**EXERCISE BRIEF**
Repeat each line of the material exactly.

**SOURCE MATERIAL**
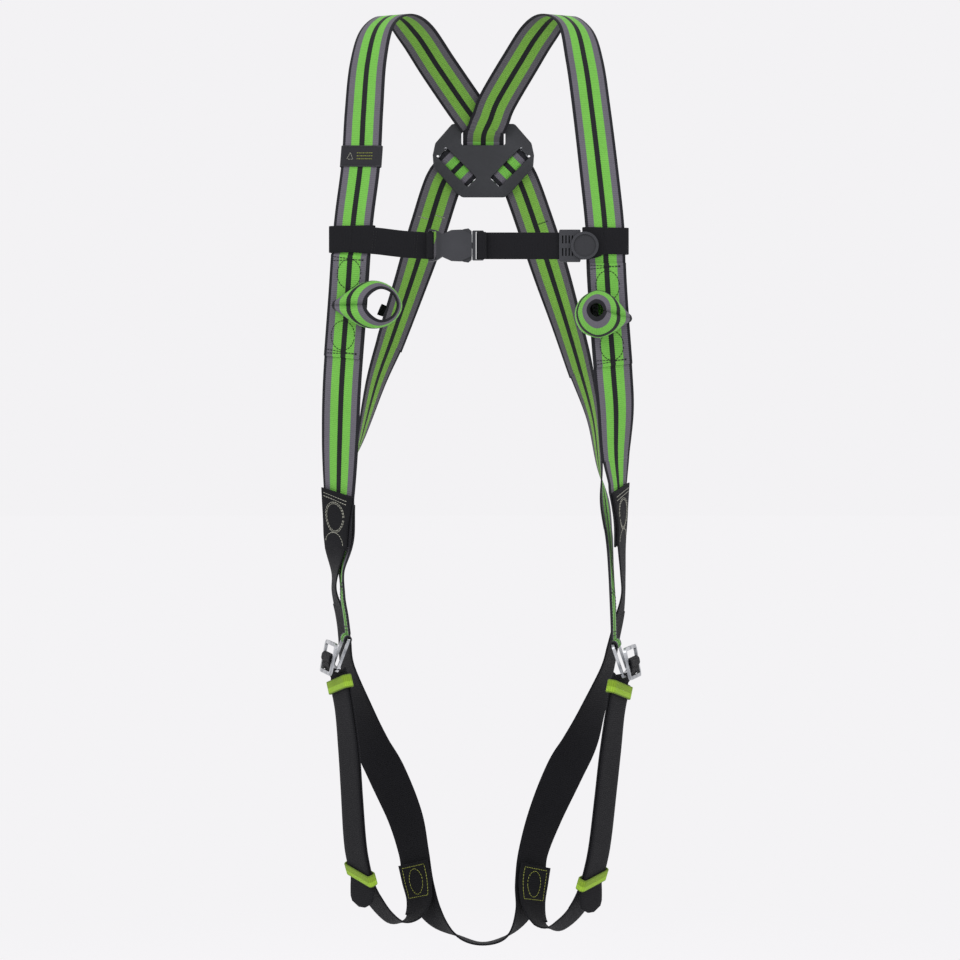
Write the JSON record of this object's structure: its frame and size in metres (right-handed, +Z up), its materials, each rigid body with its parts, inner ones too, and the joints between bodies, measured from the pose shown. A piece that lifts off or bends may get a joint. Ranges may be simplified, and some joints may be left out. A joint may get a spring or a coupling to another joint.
{
  "type": "full body harness",
  "caption": "Full body fall-arrest harness in two-colour webbing with dorsal plate and D-ring, chest buckle, chest loops and leg buckles.",
  "frame": {"origin": "midway between the undersides of the two shoulder straps, where the harness hangs on a torso form", "axes": "+X towards the wearer's left, +Y towards the wearer's back, +Z up"},
  "size_m": [0.367, 0.3087, 1.0755],
  "materials": {
    "striped_webbing": "woven, striped green, grey and black",
    "black_webbing": "woven",
    "black_plastic": "matte moulded",
    "steel": "satin",
    "lime_elastic": "matte"
  },
  "bodies": {
    "harness": {"main_strap_left": "striped_webbing", "main_strap_right": "striped_webbing", "chest_loop_left": "striped_webbing", "chest_loop_right": "striped_webbing", "sub_pelvic_strap": "black_webbing", "leg_strap_left": "black_webbing", "leg_strap_right": "black_webbing", "leg_strap_tail_left": "black_webbing", "leg_strap_tail_right": "black_webbing", "leg_strap_head_left": "black_webbing", "leg_strap_head_right": "black_webbing", "chest_strap_left": "black_webbing", "chest_strap_right": "black_webbing", "label_sleeve": "black_webbing", "loop_retainer_left": "black_webbing", "loop_retainer_right": "black_webbing", "dorsal_plate": "black_plastic", "chest_buckle_housing": "black_plastic"},
    "d_ring": {"dorsal_d_ring": "steel"},
    "chest_tongue": {"chest_buckle_tongue": "black_plastic"},
    "chest_arm_upper": {"chest_buckle_arm_upper": "black_plastic"},
    "chest_arm_lower": {"chest_buckle_arm_lower": "black_plastic"},
    "chest_adjuster": {"chest_adjuster_plate": "black_plastic", "chest_adjuster_disc": "black_plastic"},
    "leg_frame_left": {"leg_buckle_frame_left": "steel"},
    "leg_frame_right": {"leg_buckle_frame_right": "steel"},
    "leg_plate_left": {"leg_buckle_plate_left": "steel"},
    "leg_plate_right": {"leg_buckle_plate_right": "steel"},
    "keeper_upper_left": {"keeper_upper_left": "lime_elastic"},
    "keeper_upper_right": {"keeper_upper_right": "lime_elastic"},
    "keeper_lower_left": {"keeper_lower_left": "lime_elastic"},
    "keeper_lower_right": {"keeper_lower_right": "lime_elastic"}
  },
  "joints": [
    {"name": "d_ring_swing", "type": "hinge", "parent": "harness", "child": "d_ring", "pos_m": [0.004, 0.1096, -0.1435], "axis": [1, 0, 0], "range_deg": [0, 125]},
    {"name": "chest_tongue_slide", "type": "slide", "parent": "harness", "child": "chest_tongue", "axis": [1, 0, 0], "range_m": [0, 0.032], "deforming": ["chest_strap_right"]},
    {"name": "chest_arm_upper_press", "type": "hinge", "parent": "chest_tongue", "child": "chest_arm_upper", "pos_m": [-0.0095, -0.127, -0.2595], "axis": [0, 1, 0], "range_deg": [-7, 0], "stiffness_Nm_per_rad": 0.4},
    {"name": "chest_arm_lower_press", "type": "hinge", "parent": "chest_tongue", "child": "chest_arm_lower", "pos_m": [-0.0095, -0.127, -0.2845], "axis": [0, 1, 0], "range_deg": [0, 7], "stiffness_Nm_per_rad": 0.4},
    {"name": "chest_adjuster_slide", "type": "slide", "parent": "harness", "child": "chest_adjuster", "axis": [1, 0, 0], "range_m": [-0.03, 0]},
    {"name": "leg_frame_left_tilt", "type": "hinge", "parent": "harness", "child": "leg_frame_left", "pos_m": [-0.15219, -0.061, -0.71441], "axis": [0.1311, -0.9901, -0.0498], "range_deg": [-5, 5], "deforming": ["leg_strap_head_left"]},
    {"name": "leg_frame_right_tilt", "type": "hinge", "parent": "harness", "child": "leg_frame_right", "pos_m": [0.15399, -0.061, -0.72069], "axis": [0.1344, 0.9899, 0.0457], "range_deg": [-5, 5], "deforming": ["leg_strap_head_right"]},
    {"name": "leg_plate_left_tilt", "type": "hinge", "parent": "leg_frame_left", "child": "leg_plate_left", "pos_m": [-0.1716, -0.069, -0.7354], "axis": [0.2403, -0.9695, -0.0481], "range_deg": [-8, 8]},
    {"name": "leg_plate_right_tilt", "type": "hinge", "parent": "leg_frame_right", "child": "leg_plate_right", "pos_m": [0.1728, -0.069, -0.7405], "axis": [0.251, 0.9669, 0.0452], "range_deg": [-8, 8]},
    {"name": "keeper_upper_left_slide", "type": "slide", "parent": "harness", "child": "keeper_upper_left", "axis": [-0.2111, 0.1324, 0.9685], "range_m": [-0.004, 0.001]},
    {"name": "keeper_upper_right_slide", "type": "slide", "parent": "harness", "child": "keeper_upper_right", "axis": [0.1988, 0.1368, 0.9704], "range_m": [-0.004, 0.001]},
    {"name": "keeper_lower_left_slide", "type": "slide", "parent": "harness", "child": "keeper_lower_left", "axis": [-0.245, -0.4459, 0.8609], "range_m": [-0.004, 0.004]},
    {"name": "keeper_lower_right_slide", "type": "slide", "parent": "harness", "child": "keeper_lower_right", "axis": [0.2704, -0.3987, 0.8763], "range_m": [-0.004, 0.004]}
  ]
}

**FINISHED ANSWER**
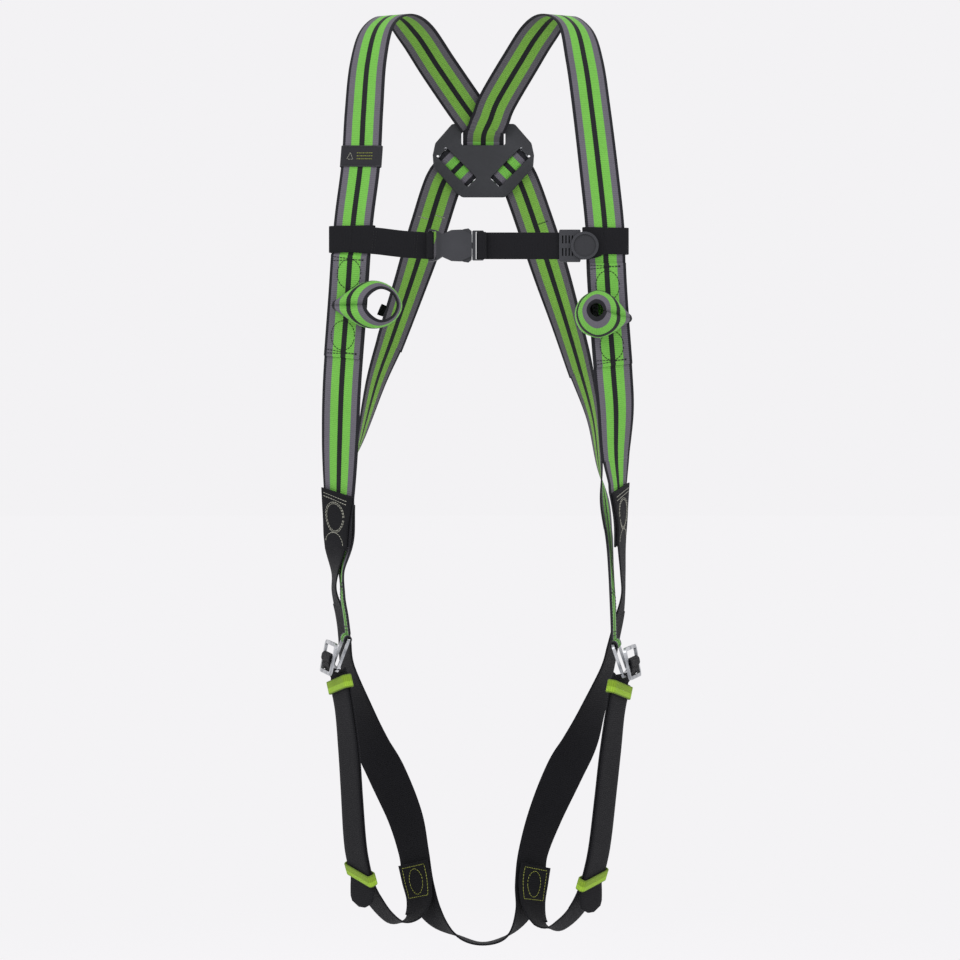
Write the JSON record of this object's structure: its frame and size in metres (right-handed, +Z up), its materials, each rigid body with its parts, inner ones too, and the joints between bodies, measured from the pose shown. A piece that lifts off or bends may get a joint. Ranges may be simplified, and some joints may be left out. A joint may get a spring or a coupling to another joint.
{
  "type": "full body harness",
  "caption": "Full body fall-arrest harness in two-colour webbing with dorsal plate and D-ring, chest buckle, chest loops and leg buckles.",
  "frame": {"origin": "midway between the undersides of the two shoulder straps, where the harness hangs on a torso form", "axes": "+X towards the wearer's left, +Y towards the wearer's back, +Z up"},
  "size_m": [0.367, 0.3087, 1.0755],
  "materials": {
    "striped_webbing": "woven, striped green, grey and black",
    "black_webbing": "woven",
    "black_plastic": "matte moulded",
    "steel": "satin",
    "lime_elastic": "matte"
  },
  "bodies": {
    "harness": {"main_strap_left": "striped_webbing", "main_strap_right": "striped_webbing", "chest_loop_left": "striped_webbing", "chest_loop_right": "striped_webbing", "sub_pelvic_strap": "black_webbing", "leg_strap_left": "black_webbing", "leg_strap_right": "black_webbing", "leg_strap_tail_left": "black_webbing", "leg_strap_tail_right": "black_webbing", "leg_strap_head_left": "black_webbing", "leg_strap_head_right": "black_webbing", "chest_strap_left": "black_webbing", "chest_strap_right": "black_webbing", "label_sleeve": "black_webbing", "loop_retainer_left": "black_webbing", "loop_retainer_right": "black_webbing", "dorsal_plate": "black_plastic", "chest_buckle_housing": "black_plastic"},
    "d_ring": {"dorsal_d_ring": "steel"},
    "chest_tongue": {"chest_buckle_tongue": "black_plastic"},
    "chest_arm_upper": {"chest_buckle_arm_upper": "black_plastic"},
    "chest_arm_lower": {"chest_buckle_arm_lower": "black_plastic"},
    "chest_adjuster": {"chest_adjuster_plate": "black_plastic", "chest_adjuster_disc": "black_plastic"},
    "leg_frame_left": {"leg_buckle_frame_left": "steel"},
    "leg_frame_right": {"leg_buckle_frame_right": "steel"},
    "leg_plate_left": {"leg_buckle_plate_left": "steel"},
    "leg_plate_right": {"leg_buckle_plate_right": "steel"},
    "keeper_upper_left": {"keeper_upper_left": "lime_elastic"},
    "keeper_upper_right": {"keeper_upper_right": "lime_elastic"},
    "keeper_lower_left": {"keeper_lower_left": "lime_elastic"},
    "keeper_lower_right": {"keeper_lower_right": "lime_elastic"}
  },
  "joints": [
    {"name": "d_ring_swing", "type": "hinge", "parent": "harness", "child": "d_ring", "pos_m": [0.004, 0.1096, -0.1435], "axis": [1, 0, 0], "range_deg": [0, 125]},
    {"name": "chest_tongue_slide", "type": "slide", "parent": "harness", "child": "chest_tongue", "axis": [1, 0, 0], "range_m": [0, 0.032], "deforming": ["chest_strap_right"]},
    {"name": "chest_arm_upper_press", "type": "hinge", "parent": "chest_tongue", "child": "chest_arm_upper", "pos_m": [-0.0095, -0.127, -0.2595], "axis": [0, 1, 0], "range_deg": [-7, 0], "stiffness_Nm_per_rad": 0.4},
    {"name": "chest_arm_lower_press", "type": "hinge", "parent": "chest_tongue", "child": "chest_arm_lower", "pos_m": [-0.0095, -0.127, -0.2845], "axis": [0, 1, 0], "range_deg": [0, 7], "stiffness_Nm_per_rad": 0.4},
    {"name": "chest_adjuster_slide", "type": "slide", "parent": "harness", "child": "chest_adjuster", "axis": [1, 0, 0], "range_m": [-0.03, 0]},
    {"name": "leg_frame_left_tilt", "type": "hinge", "parent": "harness", "child": "leg_frame_left", "pos_m": [-0.15219, -0.061, -0.71441], "axis": [0.1311, -0.9901, -0.0498], "range_deg": [-5, 5], "deforming": ["leg_strap_head_left"]},
    {"name": "leg_frame_right_tilt", "type": "hinge", "parent": "harness", "child": "leg_frame_right", "pos_m": [0.15399, -0.061, -0.72069], "axis": [0.1344, 0.9899, 0.0457], "range_deg": [-5, 5], "deforming": ["leg_strap_head_right"]},
    {"name": "leg_plate_left_tilt", "type": "hinge", "parent": "leg_frame_left", "child": "leg_plate_left", "pos_m": [-0.1716, -0.069, -0.7354], "axis": [0.2403, -0.9695, -0.0481], "range_deg": [-8, 8]},
    {"name": "leg_plate_right_tilt", "type": "hinge", "parent": "leg_frame_right", "child": "leg_plate_right", "pos_m": [0.1728, -0.069, -0.7405], "axis": [0.251, 0.9669, 0.0452], "range_deg": [-8, 8]},
    {"name": "keeper_upper_left_slide", "type": "slide", "parent": "harness", "child": "keeper_upper_left", "axis": [-0.2111, 0.1324, 0.9685], "range_m": [-0.004, 0.001]},
    {"name": "keeper_upper_right_slide", "type": "slide", "parent": "harness", "child": "keeper_upper_right", "axis": [0.1988, 0.1368, 0.9704], "range_m": [-0.004, 0.001]},
    {"name": "keeper_lower_left_slide", "type": "slide", "parent": "harness", "child": "keeper_lower_left", "axis": [-0.245, -0.4459, 0.8609], "range_m": [-0.004, 0.004]},
    {"name": "keeper_lower_right_slide", "type": "slide", "parent": "harness", "child": "keeper_lower_right", "axis": [0.2704, -0.3987, 0.8763], "range_m": [-0.004, 0.004]}
  ]
}